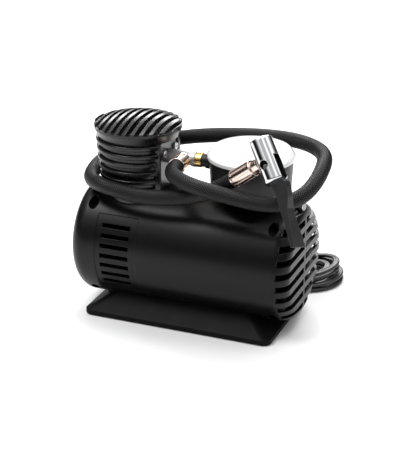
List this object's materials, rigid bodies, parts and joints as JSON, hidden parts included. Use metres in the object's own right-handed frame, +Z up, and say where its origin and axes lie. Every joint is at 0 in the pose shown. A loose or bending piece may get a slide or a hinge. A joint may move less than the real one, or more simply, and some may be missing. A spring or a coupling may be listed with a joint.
{
  "type": "air compressor",
  "caption": "Small 12 V air compressor: ribbed drum housing on a flared base, finned pump head, round gauge, braided hose with lever chuck, coiled power cord and plug",
  "frame": {"origin": "on the floor under the middle of the base", "axes": "+X along the motor towards the louvred end, +Z up, the hose chuck hangs on the -Y front side"},
  "size_m": [0.1866, 0.1791, 0.1521],
  "materials": {
    "housing_front": "fine satin moulded ABS",
    "housing_rear": "fine satin moulded ABS",
    "housing_screws": "black-zinc screw",
    "base_plate": "fine satin moulded ABS",
    "rubber_feet": "soft",
    "base_screws": "zinc screw",
    "head_shroud": "semi-gloss moulded ABS",
    "louvre_cap": "semi-gloss moulded ABS",
    "shroud_screws": "bright zinc",
    "crankcase": "zinc-plated bracket",
    "crank_bearings": "ground",
    "crank_gear": "moulded nylon",
    "crank_shaft": "ground",
    "counterweight": "sintered",
    "pinion": "cut teeth",
    "motor_can": "zinc plated",
    "motor_end_cap": "moulded",
    "motor_magnets": "ferrite",
    "motor_bushes": "sintered bronze",
    "motor_shaft": "ground",
    "armature": "laminations and enamelled copper",
    "commutator": "copper bars",
    "motor_brushes": "carbon",
    "piston": "turned",
    "piston_seal": "smooth",
    "wrist_pin": "ground",
    "connecting_rod": "die cast",
    "big_end_bearing": "sintered bronze",
    "cylinder": "cast and bored",
    "head_gasket": "fibre gasket",
    "cylinder_head": "die cast",
    "head_screws": "bright zinc",
    "delivery_valve": "lapped disc",
    "valve_spring": "wire",
    "outlet_manifold": "grey zinc casting",
    "brass_nipple": "turned",
    "gauge_stem": "black collar",
    "hose_crimp": "warm nickel",
    "gauge_case": "black can",
    "gauge_dial": "printed white card",
    "bourdon_tube": "drawn",
    "gauge_lens": "clear acrylic",
    "gauge_bezel": "pearl acrylic rim",
    "gauge_needle": "black",
    "chuck_barrel": "mirror chrome",
    "chuck_seal": "smooth",
    "chuck_lever": "glass-filled nylon",
    "lever_pin": "ground",
    "chuck_neck": "warm nickel",
    "chuck_ferrule": "warm nickel",
    "air_hose": "braided cover",
    "cord_hank": "twin-lead PVC coil",
    "cord_tie": "black tie",
    "cord_gland": "moulded strain relief",
    "power_cord": "twin-lead PVC",
    "plug_body": "moulded ABS",
    "plug_ring": "threaded ring",
    "plug_tip": "nickel contact",
    "plug_contacts": "spring leaf",
    "plug_lead": "twin-lead PVC"
  },
  "bodies": {
    "body": {"housing_front": "housing_front", "housing_rear": "housing_rear", "housing_screws": "housing_screws", "base_plate": "base_plate", "rubber_feet": "rubber_feet", "base_screws": "base_screws", "head_shroud": "head_shroud", "louvre_cap": "louvre_cap", "shroud_screws": "shroud_screws", "crankcase": "crankcase", "crank_bearings": "crank_bearings", "motor_can": "motor_can", "motor_end_cap": "motor_end_cap", "motor_magnets": "motor_magnets", "motor_bushes": "motor_bushes", "motor_brushes": "motor_brushes", "cylinder": "cylinder", "head_gasket": "head_gasket", "cylinder_head": "cylinder_head", "head_screws": "head_screws", "valve_spring": "valve_spring", "outlet_manifold": "outlet_manifold", "brass_nipple": "brass_nipple", "gauge_stem": "gauge_stem", "hose_crimp": "hose_crimp", "gauge_case": "gauge_case", "gauge_dial": "gauge_dial", "bourdon_tube": "bourdon_tube", "gauge_lens": "gauge_lens", "gauge_bezel": "gauge_bezel", "chuck_barrel": "chuck_barrel", "chuck_seal": "chuck_seal", "lever_pin": "lever_pin", "chuck_neck": "chuck_neck", "chuck_ferrule": "chuck_ferrule", "air_hose": "air_hose", "cord_hank": "cord_hank", "cord_tie": "cord_tie", "cord_gland": "cord_gland", "power_cord": "power_cord", "plug_body": "plug_body", "plug_ring": "plug_ring", "plug_contacts": "plug_contacts", "plug_lead": "plug_lead"},
    "crank": {"crank_gear": "crank_gear", "crank_shaft": "crank_shaft", "counterweight": "counterweight"},
    "motor_rotor": {"motor_shaft": "motor_shaft", "armature": "armature", "commutator": "commutator", "pinion": "pinion"},
    "piston": {"piston": "piston", "piston_seal": "piston_seal", "wrist_pin": "wrist_pin"},
    "conrod": {"connecting_rod": "connecting_rod", "big_end_bearing": "big_end_bearing"},
    "needle": {"gauge_needle": "gauge_needle"},
    "lever": {"chuck_lever": "chuck_lever"},
    "valve": {"delivery_valve": "delivery_valve"},
    "plug_tip_body": {"plug_tip": "plug_tip"}
  },
  "joints": [
    {"name": "crank_spin", "type": "hinge", "parent": "body", "child": "crank", "pos_m": [-0.03, 0, 0.058], "axis": [1, 0, 0], "continuous": true},
    {"name": "motor_spin", "type": "hinge", "parent": "body", "child": "motor_rotor", "pos_m": [0, 0, 0.0316], "axis": [1, 0, 0], "continuous": true},
    {"name": "piston_travel", "type": "slide", "parent": "body", "child": "piston", "axis": [0, 0, 1], "range_m": [0, 0.014]},
    {"name": "conrod_swing", "type": "hinge", "parent": "piston", "child": "conrod", "pos_m": [-0.044, 0, 0.093], "axis": [1, 0, 0], "range_deg": [-9.6, 9.6]},
    {"name": "needle_sweep", "type": "hinge", "parent": "body", "child": "needle", "pos_m": [0.0413, 0, 0.1236], "axis": [0, 0, -1], "range_deg": [0, 270], "stiffness_Nm_per_rad": 0.0002},
    {"name": "lever_flip", "type": "hinge", "parent": "body", "child": "lever", "pos_m": [0.06967, -0.04138, 0.13261], "axis": [-0.2877, -0.9063, 0.3096], "range_deg": [0, 90]},
    {"name": "valve_lift", "type": "slide", "parent": "body", "child": "valve", "axis": [0, 0, 1], "range_m": [0, 0.0012], "stiffness_N_per_m": 300, "deforming": ["valve_spring"]},
    {"name": "tip_press", "type": "slide", "parent": "body", "child": "plug_tip_body", "axis": [-1, 0, 0], "range_m": [0, 0.003], "stiffness_N_per_m": 1200}
  ],
  "couplings": [
    {"joint": "crank_spin", "follows": "motor_spin", "ratio": -0.2}
  ]
}
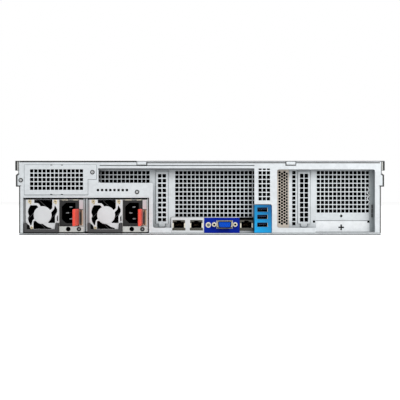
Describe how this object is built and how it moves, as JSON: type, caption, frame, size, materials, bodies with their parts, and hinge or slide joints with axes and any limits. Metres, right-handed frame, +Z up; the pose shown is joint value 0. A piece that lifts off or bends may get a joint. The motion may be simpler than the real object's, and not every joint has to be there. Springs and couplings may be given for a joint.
{
  "type": "2u rack server",
  "caption": "Two-unit rack server with perforated rear panels, plug-in power supplies, a lift-off cover, cooling fans and hot-swap drive carriers.",
  "frame": {"origin": "centre of the bounding box's underside, on the surface that the server stands on", "axes": "+Z up; -Y is the rear with ports and power supplies; +Y is the front with the drives and rack ears; +X is to the right seen from behind"},
  "size_m": [0.4826, 0.783, 0.0875],
  "materials": {
    "galvanised_steel": "zinc-coated sheet, fine matt grain",
    "cover_steel": "zinc-coated sheet",
    "shaded_steel": "zinc-coated sheet",
    "supply_steel": "bright sheet steel",
    "guard_steel": "plated pressed steel",
    "copper_screen": "copper-coloured gasket mesh",
    "black_plastic": "moulded, fine texture",
    "dark_grey_plastic": "moulded",
    "red_plastic": "moulded",
    "light_blue_plastic": "moulded",
    "blue_label": "printed film",
    "jack_shell": "plated shell",
    "display_shell": "plated shell",
    "circuit_board": "solder mask",
    "aluminium_fins": "extruded",
    "ear_metal": "anodised",
    "screw_steel": "plated",
    "grey_button": "moulded",
    "carrier_plastic": "moulded"
  },
  "bodies": {
    "chassis": {"chassis_tray": "galvanised_steel", "rear_panel": "galvanised_steel", "rear_bay_cover": "galvanised_steel", "front_cover": "cover_steel", "riser_cage_left": "shaded_steel", "riser_cage_right": "shaded_steel", "slot_blanks": "shaded_steel", "vent_screen": "copper_screen", "psu_cage": "galvanised_steel", "network_jacks": "jack_shell", "io_shield": "shaded_steel", "port_labels": "blue_label", "vga_connector": "display_shell", "usb_stack": "light_blue_plastic", "panel_screws": "screw_steel", "motherboard": "circuit_board", "heat_sinks": "aluminium_fins", "memory_modules": "circuit_board", "air_shroud": "black_plastic", "fan_frames": "black_plastic", "drive_cage": "galvanised_steel", "backplane": "circuit_board", "rack_ears": "ear_metal", "rail_studs": "screw_steel"},
    "cover": {"top_cover": "cover_steel"},
    "cover_latch": {"cover_latch": "dark_grey_plastic"},
    "uid_button": {"uid_button": "grey_button"},
    "power_button": {"power_button": "grey_button"},
    "fan_rotor_1": {"fan_rotor_1": "black_plastic"},
    "fan_rotor_2": {"fan_rotor_2": "black_plastic"},
    "fan_rotor_3": {"fan_rotor_3": "black_plastic"},
    "fan_rotor_4": {"fan_rotor_4": "black_plastic"},
    "psu_1": {"psu_1_case": "supply_steel", "psu_1_fan_guard": "guard_steel", "psu_1_inlet": "dark_grey_plastic"},
    "psu_1_rotor": {"psu_1_fan_rotor": "black_plastic"},
    "psu_1_latch": {"psu_1_latch": "red_plastic"},
    "psu_1_handle": {"psu_1_handle": "dark_grey_plastic"},
    "psu_2": {"psu_2_case": "supply_steel", "psu_2_fan_guard": "guard_steel", "psu_2_inlet": "dark_grey_plastic"},
    "psu_2_rotor": {"psu_2_fan_rotor": "black_plastic"},
    "psu_2_latch": {"psu_2_latch": "red_plastic"},
    "psu_2_handle": {"psu_2_handle": "dark_grey_plastic"},
    "drive_1": {"drive_carrier_1": "carrier_plastic"},
    "drive_1_lever": {"carrier_lever_1": "dark_grey_plastic"},
    "drive_2": {"drive_carrier_2": "carrier_plastic"},
    "drive_2_lever": {"carrier_lever_2": "dark_grey_plastic"},
    "drive_3": {"drive_carrier_3": "carrier_plastic"},
    "drive_3_lever": {"carrier_lever_3": "dark_grey_plastic"},
    "drive_4": {"drive_carrier_4": "carrier_plastic"},
    "drive_4_lever": {"carrier_lever_4": "dark_grey_plastic"},
    "drive_5": {"drive_carrier_5": "carrier_plastic"},
    "drive_5_lever": {"carrier_lever_5": "dark_grey_plastic"},
    "drive_6": {"drive_carrier_6": "carrier_plastic"},
    "drive_6_lever": {"carrier_lever_6": "dark_grey_plastic"},
    "drive_7": {"drive_carrier_7": "carrier_plastic"},
    "drive_7_lever": {"carrier_lever_7": "dark_grey_plastic"},
    "drive_8": {"drive_carrier_8": "carrier_plastic"},
    "drive_8_lever": {"carrier_lever_8": "dark_grey_plastic"}
  },
  "joints": [
    {"name": "cover_lift", "type": "slide", "parent": "chassis", "child": "cover", "axis": [0, 0, 1], "range_m": [0, 0.12]},
    {"name": "cover_latch_hinge", "type": "hinge", "parent": "cover", "child": "cover_latch", "pos_m": [0, 0.0418, 0.0855], "axis": [1, 0, 0], "range_deg": [-80, 0]},
    {"name": "uid_button_press", "type": "slide", "parent": "chassis", "child": "uid_button", "axis": [0, 1, 0], "range_m": [0, 0.0008], "stiffness_N_per_m": 400, "springref_m": -0.0005},
    {"name": "power_button_press", "type": "slide", "parent": "chassis", "child": "power_button", "axis": [0, -1, 0], "range_m": [0, 0.0008], "stiffness_N_per_m": 500, "springref_m": -0.0005},
    {"name": "fan_rotor_1_spin", "type": "hinge", "parent": "chassis", "child": "fan_rotor_1", "pos_m": [-0.153, 0.113, 0.041], "axis": [0, 1, 0], "continuous": true},
    {"name": "fan_rotor_2_spin", "type": "hinge", "parent": "chassis", "child": "fan_rotor_2", "pos_m": [-0.051, 0.113, 0.041], "axis": [0, 1, 0], "continuous": true},
    {"name": "fan_rotor_3_spin", "type": "hinge", "parent": "chassis", "child": "fan_rotor_3", "pos_m": [0.051, 0.113, 0.041], "axis": [0, 1, 0], "continuous": true},
    {"name": "fan_rotor_4_spin", "type": "hinge", "parent": "chassis", "child": "fan_rotor_4", "pos_m": [0.153, 0.113, 0.041], "axis": [0, 1, 0], "continuous": true},
    {"name": "psu_1_slide", "type": "slide", "parent": "chassis", "child": "psu_1", "axis": [0, -1, 0], "range_m": [0, 0.19]},
    {"name": "psu_1_fan_spin", "type": "hinge", "parent": "psu_1", "child": "psu_1_rotor", "pos_m": [-0.1855, -0.3564, 0.0235], "axis": [0, 1, 0], "continuous": true},
    {"name": "psu_1_latch_press", "type": "hinge", "parent": "psu_1", "child": "psu_1_latch", "pos_m": [-0.14085, -0.3443, 0.0204], "axis": [0, 0, -1], "range_deg": [0, 2.5], "stiffness_Nm_per_rad": 0.6, "springref_deg": -1.15},
    {"name": "psu_1_handle_swing", "type": "hinge", "parent": "psu_1", "child": "psu_1_handle", "pos_m": [-0.1866, -0.3676, 0.0135], "axis": [1, 0, 0], "range_deg": [-90, 0]},
    {"name": "psu_2_slide", "type": "slide", "parent": "chassis", "child": "psu_2", "axis": [0, -1, 0], "range_m": [0, 0.19]},
    {"name": "psu_2_fan_spin", "type": "hinge", "parent": "psu_2", "child": "psu_2_rotor", "pos_m": [-0.1107, -0.3564, 0.0235], "axis": [0, 1, 0], "continuous": true},
    {"name": "psu_2_latch_press", "type": "hinge", "parent": "psu_2", "child": "psu_2_latch", "pos_m": [-0.06605, -0.3443, 0.0204], "axis": [0, 0, -1], "range_deg": [0, 2.5], "stiffness_Nm_per_rad": 0.6, "springref_deg": -1.15},
    {"name": "psu_2_handle_swing", "type": "hinge", "parent": "psu_2", "child": "psu_2_handle", "pos_m": [-0.1118, -0.3676, 0.0135], "axis": [1, 0, 0], "range_deg": [-90, 0]},
    {"name": "drive_1_slide", "type": "slide", "parent": "chassis", "child": "drive_1", "axis": [0, 1, 0], "range_m": [0, 0.17]},
    {"name": "drive_1_lever_swing", "type": "hinge", "parent": "drive_1", "child": "drive_1_lever", "pos_m": [-0.1979, 0.3507, 0.0117], "axis": [0, 0, 1], "range_deg": [0, 55]},
    {"name": "drive_2_slide", "type": "slide", "parent": "chassis", "child": "drive_2", "axis": [0, 1, 0], "range_m": [0, 0.17]},
    {"name": "drive_2_lever_swing", "type": "hinge", "parent": "drive_2", "child": "drive_2_lever", "pos_m": [-0.0923, 0.3507, 0.0117], "axis": [0, 0, 1], "range_deg": [0, 55]},
    {"name": "drive_3_slide", "type": "slide", "parent": "chassis", "child": "drive_3", "axis": [0, 1, 0], "range_m": [0, 0.17]},
    {"name": "drive_3_lever_swing", "type": "hinge", "parent": "drive_3", "child": "drive_3_lever", "pos_m": [0.0133, 0.3507, 0.0117], "axis": [0, 0, 1], "range_deg": [0, 55]},
    {"name": "drive_4_slide", "type": "slide", "parent": "chassis", "child": "drive_4", "axis": [0, 1, 0], "range_m": [0, 0.17]},
    {"name": "drive_4_lever_swing", "type": "hinge", "parent": "drive_4", "child": "drive_4_lever", "pos_m": [0.1189, 0.3507, 0.0117], "axis": [0, 0, 1], "range_deg": [0, 55]},
    {"name": "drive_5_slide", "type": "slide", "parent": "chassis", "child": "drive_5", "axis": [0, 1, 0], "range_m": [0, 0.17]},
    {"name": "drive_5_lever_swing", "type": "hinge", "parent": "drive_5", "child": "drive_5_lever", "pos_m": [-0.1979, 0.3507, 0.0409], "axis": [0, 0, 1], "range_deg": [0, 55]},
    {"name": "drive_6_slide", "type": "slide", "parent": "chassis", "child": "drive_6", "axis": [0, 1, 0], "range_m": [0, 0.17]},
    {"name": "drive_6_lever_swing", "type": "hinge", "parent": "drive_6", "child": "drive_6_lever", "pos_m": [-0.0923, 0.3507, 0.0409], "axis": [0, 0, 1], "range_deg": [0, 55]},
    {"name": "drive_7_slide", "type": "slide", "parent": "chassis", "child": "drive_7", "axis": [0, 1, 0], "range_m": [0, 0.17]},
    {"name": "drive_7_lever_swing", "type": "hinge", "parent": "drive_7", "child": "drive_7_lever", "pos_m": [0.0133, 0.3507, 0.0409], "axis": [0, 0, 1], "range_deg": [0, 55]},
    {"name": "drive_8_slide", "type": "slide", "parent": "chassis", "child": "drive_8", "axis": [0, 1, 0], "range_m": [0, 0.17]},
    {"name": "drive_8_lever_swing", "type": "hinge", "parent": "drive_8", "child": "drive_8_lever", "pos_m": [0.1189, 0.3507, 0.0409], "axis": [0, 0, 1], "range_deg": [0, 55]}
  ]
}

__________

■ **What you are asked to do**:
For the listing above, identify each line bearing "caption".

■ **Expected answer**:
  "caption": "Small 12 V air compressor: ribbed drum housing on a flared base, finned pump head, round gauge, braided hose with lever chuck, coiled power cord and plug",
Describe how this object is built and how it moves, as JSON: type, caption, frame, size, materials, bodies with their parts, and hinge or slide joints with axes and any limits. Metres, right-handed frame, +Z up; the pose shown is joint value 0. A piece that lifts off or bends may get a joint. The motion may be simpler than the real object's, and not every joint has to be there. Springs and couplings may be given for a joint.
  "caption": "Two-unit rack server with perforated rear panels, plug-in power supplies, a lift-off cover, cooling fans and hot-swap drive carriers.",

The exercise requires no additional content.